Here lies the wisdom in this intricate affair of non-justiciability: supposing that the stand of the Constitution with respect to Section 14(2)(b) were different, i.e. justiciable, how many Governors would have been sued by the Attorney Generals of their respective states, and the Chief among them, the President of the republic? Would this not have led to so much an accumulation of lisses that the Court of Appeal and Supreme Court would literally have nothing else deliberating upon but having endless sessions for each act of security breach? But alas, the magical section 6(6)(c) has extended its paw to heal all this. The idealist and the philosopher and the academician may go on rambling that in the earliest formation of governments, the aim of the people had been to surrender their rights in order to be protected, and now protection is denied them. ‘Human Rights’ lawyers may go on polemicizing and ‘equiting’ in law courts – if locus standi allows them to stand – but for all that, the sagacity of section 6(6)(c) is unreachable.
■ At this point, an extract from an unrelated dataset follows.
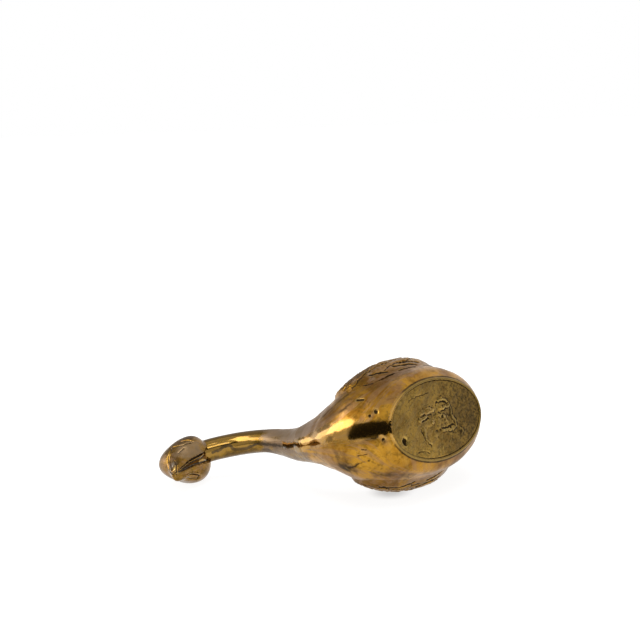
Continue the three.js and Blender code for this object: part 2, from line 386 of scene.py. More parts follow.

For as long as it remains in the Constitution, the masses may go on crying for the protection they may never have.
Of course, this is admittedly overstating the matter, for non-justiciability does not even remotely imply impossibility, much less illegality. And one may argue that the government are prepared to protect the people even when an action cannot be brought against it for not performing. Even the least appreciative of citizen would acknowledge the bold steps already taken by government to combat terrorism in the country by declaring state of emergency in some northern states as a way of addressing the issue of insecurity. While we pray that the outcome of government’s efforts in combating terrorism in Nigeria is positive, we cannot turn our eyes so blind as not to know that where security is secondary in the national budget, a constitutional provision such as ‘Nigeria is one indivisible and indissoluble sovereign state’ is nothing short of hypocrisy and glaring fallacy. While ‘every citizen of Nigeria is entitled to move freely throughout Nigeria and to reside in any part thereof’, only one without regard for his life would venture northward for residence. For how long will Nigeria remain ‘one indivisible and indissoluble sovereign state’ with so much problems developing within due to the schisms resulting from the insecurity of life and property in its various municipalities? Section 33(2)(a) is indeed a fitting proviso where every citizen has become his own police as our society gradually ‘devolves’ into primitiveness. Ours has become the proverbial clan of crabs where each crab must take care of its own burrow.
Just in the closing provision of the infamous chapter II, there is a list of sublime provisions. Section 24 outlines the duties of the citizen. These duties, if abided by the citizens, would forge a strong bond of patriotism in the citizenry. But how many Nigerians feel strongly for each other to ‘live in unity and harmony and in the spirit of common brotherhood’? Who is ready to make ‘positive and useful contribution to the advancement … of the community where he resides’, when he is not sure that it would be his for the residing tomorrow? And who is so reckless as to ‘render assistance to appropriate and lawful agencies in the maintenance of law and order’ when he is not sure that the authority he is informing is not the very root of the crime he is reporting? And which citizen wants to ‘declare his income honestly’ when the ‘ogas at the top’ have shown that there is much to gain in silence or falsehood with regards to income declaration? It is just as well that the citizens should be saddled with these duties – it makes no difference to anybody since the section is, after all, non-justiciable.
However, the crux of the infamy of chapter II of the Constitution is section 24(a) which provides, inter alia, that ‘it shall be the duty of every citizen to abide by this constitution’. This seeming patriotic and magnanimous provision of the Constitution may turn out to be its undoing, when one pauses to consider that it is unenforceable – or at least should be unenforceable by virtue of section 6(6)(c). By implication, the duty to abide by the Constitution is mere flowery caveat since no action can be brought against the citizen for default. Pause for a moment, dear reader, and reflect: what is the aim of a constitution which its abidance is not to be enforced, although it makes a bold proclamation in its pristine section that ‘its provisions shall have binding force on all authorities and persons’ (emphasis added)? Or maybe government can enforce section 24(a) to the exclusion of all others? Would this not amount to ‘executive lawlessness’ and the usurping of the interpretative powers of the judiciary? – which surely the courts in their ‘judicial activism’ would not allow. Since the individual cannot singly enforce any provision in chapter II, it logically follows that government can neither enforce it as well. If Nigerian Constitution is to be followed, and the ideal of equal footing of the people and government before it is to be observed, it is humbly submitted that section 24(a) is a miry provision, capable of sinking principalities.
It is laudable that government policies are not merely contained in some obscure and untraceable conventions but are entrenched in the Constitution where every citizen may see it and point accusing fingers at defaulters when they are not implemented, but the subsumption of crucial provisions under a non-justiciable chapter has defeated rather than aided the cause of justice. Nothing short of amendment – or even total redraft – will remedy the harm wrought by such provisions, for though the ‘law is what the judges say that it is’, there is a limit to what the courts can interpret into a given provision; no amount of judicial acumen can transform the judiciary to the legislature for the sake of righting statutory errors.
No constitution is perfect, no matter how carefully drafted; but where the imperfection is glaring, it is only fitting that it should be amended – after all, the society itself is evolving, and so should its laws. While the view canvassed here is an inchoate one, devoid of authority and likely rooted on mistaken premises, it is yet worth taking note of. It is trite iterated that Nigeria has had too many constitutions, yet we cannot afford to refuse amendment merely because we do not want to have more constitutions. The sovereign national conference, if eventually convened, should address issues like this.